*INFORMATION SUPPLIED:*
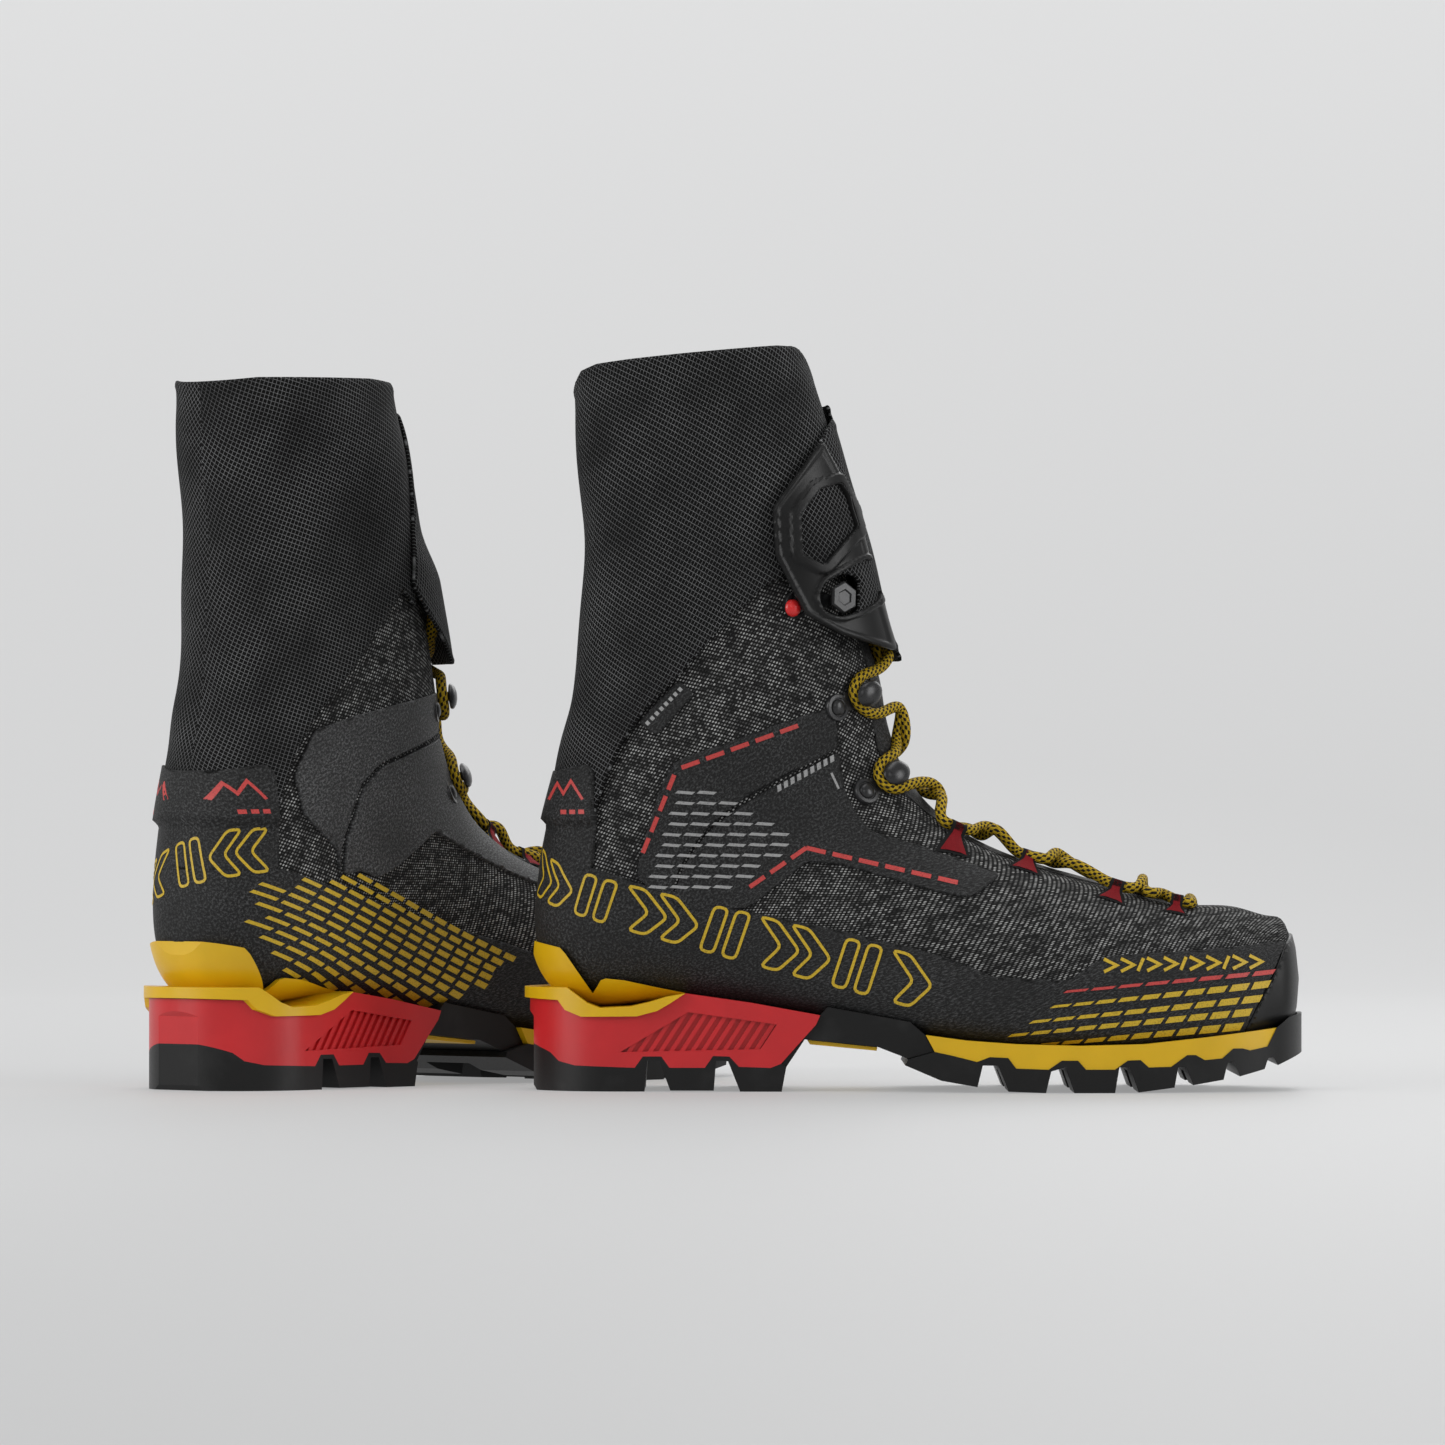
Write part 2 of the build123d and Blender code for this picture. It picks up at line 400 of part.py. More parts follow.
def build_boot():
    """Every node of the right boot, by name, in the boot's own frame."""
    skin, over = last(0.0), last(OVERLAY + GLUE)
    off_tongue = last(0.6 + GLUE)
    knit_shell = layer(-KNIT, 0.0)
    lining_shell = layer(-KNIT - GLUE - LINING, -KNIT - GLUE)
    over_shell = layer(GLUE, OVERLAY)
    gaiter_shell = layer(OVERLAY + GLUE, OVERLAY + GLUE + GAITER)
    tongue_shell = layer(-KNIT, 0.6)
    outer_half, inner_half = block(-50, 400, -90, 0, 0, 400), block(-50, 400, 0, 90, 0, 400)

    lower_line = notch_line(LOWER_SLOPE_BACK, LOWER_SLOPE_FRONT, -0.6)
    cuff_line = notch_line(CUFF_SLOPE_BACK, CUFF_SLOPE_FRONT, 0.6)
    below = side_prism(lower_line + [(340, lower_line[2][1]), (340, -20), (-40, -20)])
    above = side_prism(cuff_line + [(200, 330), (-40, 330)])
    notch = side_prism(notch_line(LOWER_SLOPE_BACK + 0.5, LOWER_SLOPE_FRONT + 0.5, -0.2)
                       + notch_line(CUFF_SLOPE_BACK - 0.5, CUFF_SLOPE_FRONT - 0.5, 0.2)[::-1])  # fmt: skip
    to_collar = side_prism([(-40, 0), (-40, COLLAR_TOP - 12), (0, COLLAR_TOP - 12), (140, COLLAR_TOP + 6),
                            (200, COLLAR_TOP + 6), (340, 100), (340, 0)])  # fmt: skip
    slot = throat(0.0)
    tongue = tongue_shell & throat(-0.6)

    boot = sole_unit(over)
    boot["footbed"] = last(-KNIT - 2 * GLUE - LINING) & side_prism(FOOTBED)
    boot["vamp_knit"] = (knit_shell & below) - slot
    boot["vamp_lining"] = lining_shell & below
    toe_zone, tab_zone = side_prism(RAND_BACK), side_prism(HEEL_TAB)
    boot["toe_rand"] = over_shell & toe_zone
    band = over_shell & side_prism(BAND_TOP + [(296.5, 5), (-10, 5), (-10, 84), (16, 84)])
    boot["side_band"] = band - toe_zone - tab_zone
    boot["quarter_panel"] = over_shell & side_prism(QUARTER) & below
    boot["heel_tab"] = over_shell & tab_zone & below & side_prism([(-10, 84.5), (60, 84.5), (60, 130), (-10, 130)])
    boot["tongue"] = tongue & below
    boot["lace_loops"] = Compound(children=[lace_loop(skin, over, i, side) for i in range(4) for side in (-1, 1)])
    boot["lower_hooks"] = Compound(children=[hook(skin, off_tongue, LOWER_HOOK, side) for side in (-1, 1)])
    boot["flex_gusset"] = (layer(-KNIT + 0.2, -0.2) & notch) - slot
    for name, shape in zip(("lace_lower", "lace_flex", "lace_upper"), laces(skin)):
        skins = [max((strand - off_tongue).shells(), key=lambda shell: shell.area) for strand in shape.solids()]
        boot[name] = Compound(children=[Solid(shell) for shell in skins])

    boot["collar_knit"] = (knit_shell & above & to_collar) - slot
    boot["collar_lining"] = lining_shell & above & to_collar
    boot["collar_panel"] = over_shell & side_prism(COLLAR_PANEL) & above
    boot["tongue_top"] = tongue & above & to_collar
    gaiter_zone = (side_prism(GAITER_OUTER) & outer_half) + (side_prism(GAITER_INNER) & inner_half)
    boot["gaiter"] = gaiter_shell & gaiter_zone & above
    boot["heel_tab_top"] = layer(GAITER + OVERLAY + 2 * GLUE, GAITER + 2 * OVERLAY + GLUE) & tab_zone & above
    spots = [(UPPER_HOOK, -1), (UPPER_HOOK, 1), (TOP_HOOK, -1)]
    boot["upper_hooks"] = Compound(children=[hook(skin, off_tongue, at, side) for at, side in spots])
    boot["fabric_label"] = over_shell & side_prism(LABEL) & outer_half

    rows = [(r[0] + f, *r[1:]) for r, f in zip(LAST[FLAP_FIRST_ROW:], FLAP_FORWARD)]
    flap_zone = (side_prism(FLAP_OUTER) & outer_half) + (side_prism(FLAP_INNER) & inner_half)
    stud = side_prism(STUD_WINDOW) & outer_half
    boot["front_flap"] = (last(FLAP_OUT, rows) & flap_zone) - last(FLAP_IN, rows) - stud
    tab = (last(TAB_OUT, rows) & side_prism(TAB) & outer_half) - last(TAB_IN, rows)
    boot["flap_tab"] = tab - stud - side_prism(PULL_WINDOW)
    return boot


def main():
    boot = build_boot()
    os.makedirs("parts", exist_ok=True)
    for name, shape in boot.items():
        right = solid_parts(shape)
        left = mirror(right, about=Plane.XZ)
        left = Pos(*LEFT_HEEL, 0) * Rot(0, 0, LEFT_TURN) * left
        export_step(Pos(*PAIR_SHIFT) * right, f"parts/right_{name}.step")
        export_step(Pos(*PAIR_SHIFT) * left, f"parts/left_{name}.step")


main()
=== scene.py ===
"""The look of the pair of mountaineering boots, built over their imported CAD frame.

Each soft or printed piece is shaped once, on the right boot, in millimetres: X from the back of the heel to the toe,
Y across with the outer side at -Y, Z up. The left boot is the mirror image, turned and set down behind the right one.
"""
import math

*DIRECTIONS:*
Everything from the first line of the data through the line containing "90, 0, 400)" should be echoed exactly. Add nothing.

*COMPLETE OUTPUT:*
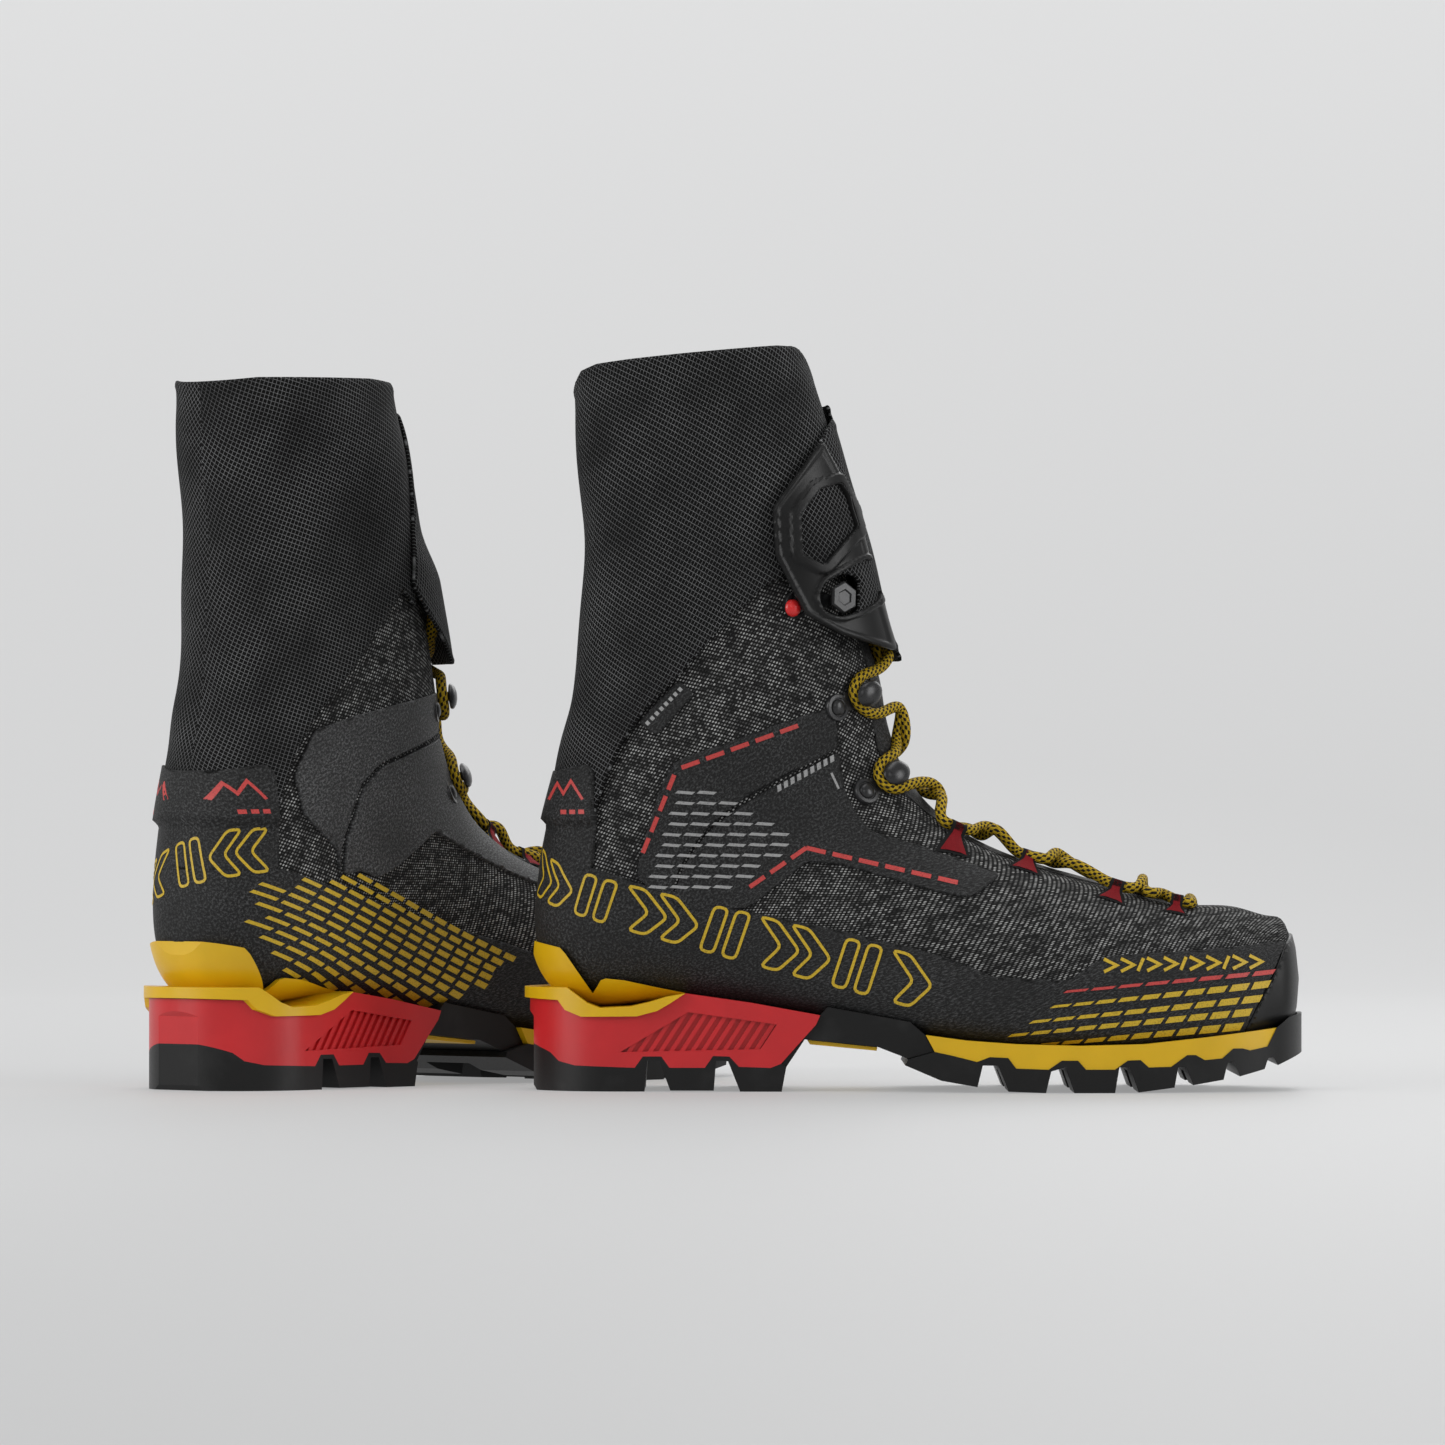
Write part 2 of the build123d and Blender code for this picture. It picks up at line 400 of part.py. More parts follow.
def build_boot():
    """Every node of the right boot, by name, in the boot's own frame."""
    skin, over = last(0.0), last(OVERLAY + GLUE)
    off_tongue = last(0.6 + GLUE)
    knit_shell = layer(-KNIT, 0.0)
    lining_shell = layer(-KNIT - GLUE - LINING, -KNIT - GLUE)
    over_shell = layer(GLUE, OVERLAY)
    gaiter_shell = layer(OVERLAY + GLUE, OVERLAY + GLUE + GAITER)
    tongue_shell = layer(-KNIT, 0.6)
    outer_half, inner_half = block(-50, 400, -90, 0, 0, 400), block(-50, 400, 0, 90, 0, 400)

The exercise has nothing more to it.